When dough is double in bulk, 45 to 55 minutes, punch down, knead 1 minute and divide into two equal portions. Press each portion into the bottom of a greased, 9-inch, deep-dish pie plate; make the layers as even as possible. oPut the plates in a warm spot and let dough rise 20 to 25 minutes.
Meanwhile, in a large skillet, fry bacon cubes until cooked through. Remove bacon from skillet, and drain off and descard fat. Place butter and onions in the skillet. Cook onions till transparent. Sprinkle onions, then bacon over the two crusts. Add a teaspoon of caraway seeds to each crust, if desired.
Beat together cream, eggs and salt. Pour mixture slowly over the two crusts. Bake in a preheated 350 degree oven 20 to 25 minutes, or until tops are browned and crusts baked through. Serve warm. Kuchens can be frozen and reheated, or the recipe may be halved, if you like.

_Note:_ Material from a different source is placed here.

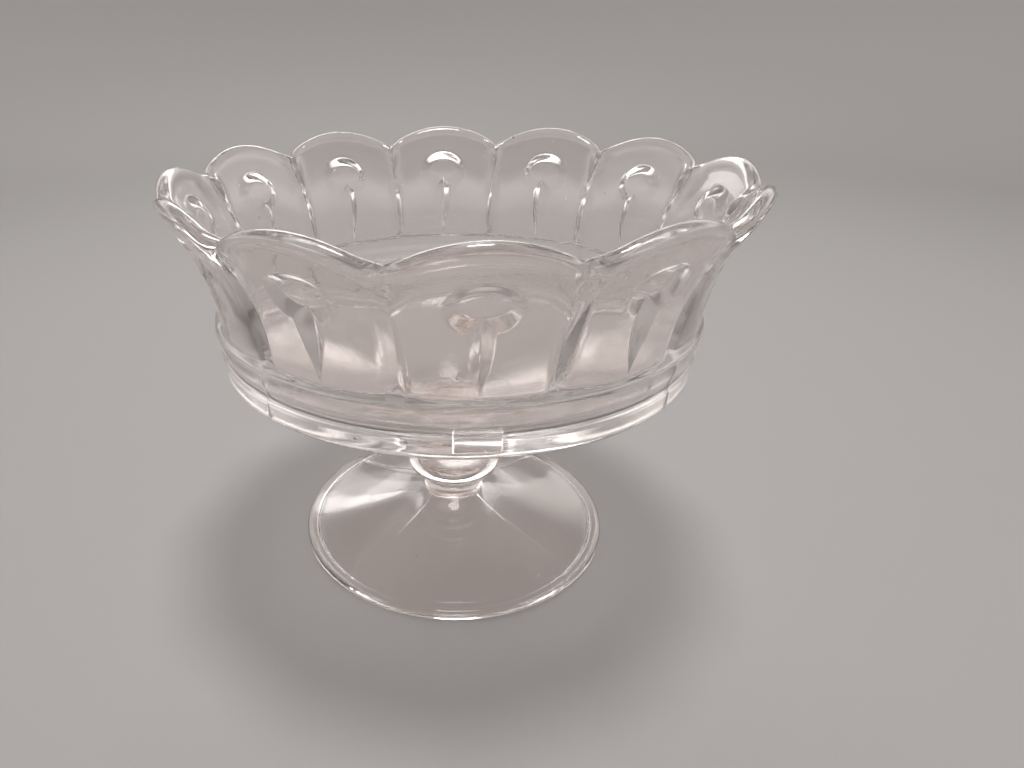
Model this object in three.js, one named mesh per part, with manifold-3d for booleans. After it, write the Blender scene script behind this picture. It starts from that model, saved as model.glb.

*Caraway is an important seasoning in German food, and many Zwiebelkuchen recipes (but not all) include it. If you don't care for the flavor of these seeds, just omit them from the recipe. EASY ONION KUCHEN (8 to 10 servings)
This recipe features an "Americanized" short-cut; the yeast crust is formed from a package of refrigerator rolls. If you prefer to make your own from scratch, prepare crust as directed in the preceding recipe, let rise and then substitute for the refrigerator rolls. 1 package (8 ounces) layered (butterflake) refrigerator rolls 3 strips bacon 3 medium onions, peeled and thinly sliced 1 tablespoon butter or margarine 3/4 cup sour cream 2 tablespoons flour 2 eggs, beaten 1 cup milk 3/4 teaspoon salt
Separate layers of the rolls and, overlapping slightly, place on the bottom of a greased, 8-by-12-inch ovenproof pan. (If homemade crust is used, press into pan bottom and set aside to rise 15 minutes.) In a 400 degree, preheated oven, bake the crust layer 8 minutes.
Meanwhile, fry bacon strips until lightly done and remove from skillet. Add onions and butter to the skillet and cook over medium heat, stirring, until onions are limp and golden. Spoon onions into the crust. Crumble bacon and sprinkle over the onions.
In a small bowl, stir together 1/4 cup of the sour cream and the flour. When mixture is smooth, gradually stir in remaining sour cream, eggs, milk and salt. Pour mixture evenly over the crust. Bake kuchen at 400 degrees 22 to 25 minutes, until top is puffy and golden; reduce heat slightly if top begins to brown too rapidly. Serve immediately.